14.        I was watching TV in Paris with my friend Phil at his family’s house back around 1982-83.  The news came on with footage of French TV from 1974.  It was in black & white!  Shit, 1974, and French TV was still in black & white!  Well, the Romanians have the French beat.  As late as 1978, Romania was one of two countries in Europe (Albania the other) to still broadcast TV in black & white.  The Ceausescus refused to budget money to change over, believing that color TV was a luxury the Romanian people didn’t need.
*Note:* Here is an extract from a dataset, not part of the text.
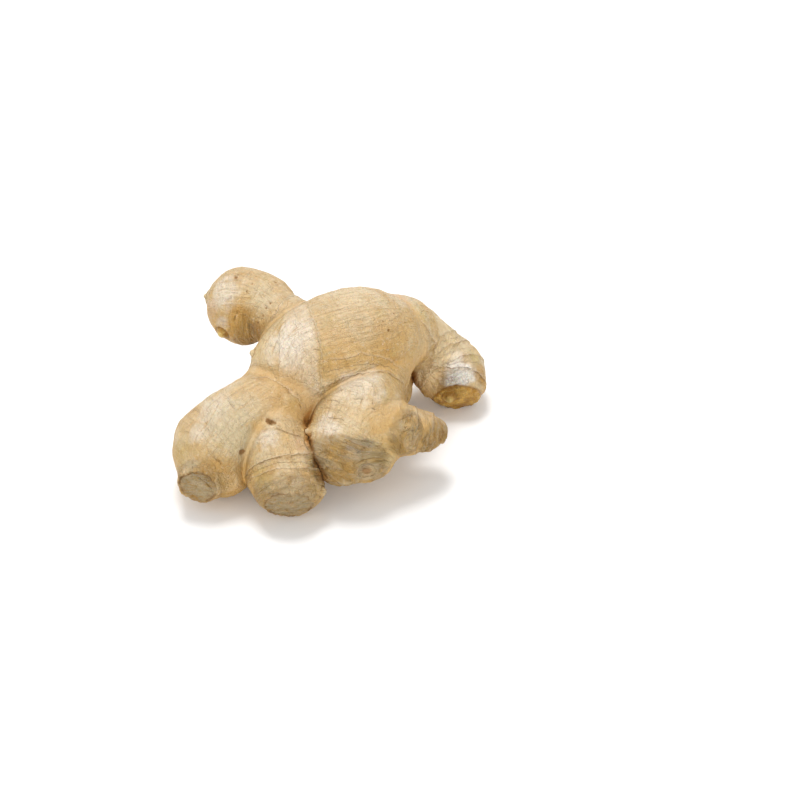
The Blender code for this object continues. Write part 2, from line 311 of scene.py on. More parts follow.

 With the recent execution of Saddam Hussein, Ceasescu’s fate comes into context: of all the other dictators and tyrants in modern history, aside from Saddam, the only two to face execution were Mussolini and Ceausescu.  Mussolini was killed, and his corpse hanged in public in Milan for the Italian population to spit upon.  Ceausescu was shot in private surroundings and his body (along with Elena’s) put in a mismarked grave.  His corpse was photographed and the photo widely circulated so that the Romanian people could see for themselves that he was DEAD and not hiding away somewhere or in exile.  He escaped Mussolini’s fate. Milosovic and Pinochet “ran out the clock”; Stalin, Lenin, Mao, Ho Chi Minh, and Pol Pot all died natural deaths; and Hitler, Goering and Himmler committed suicide, cheating the hangman (literally, in Goering’s case).  The odds of a dictator facing any sort of justice, “victor’s” or otherwise, are extremely slim.  Saddam was executed in private, by hanging (a fairly mundane and unspectacular means of execution) and his body discreetly returned to Tikrit.  He was not publicly executed; he was not summarily shot as he was captured in his spider hole; and he was granted at least the pretense of a trial.  He got off easy, as it is.  He deserves no sympathy or apologies, nor should any apology be made for the trial or the execution.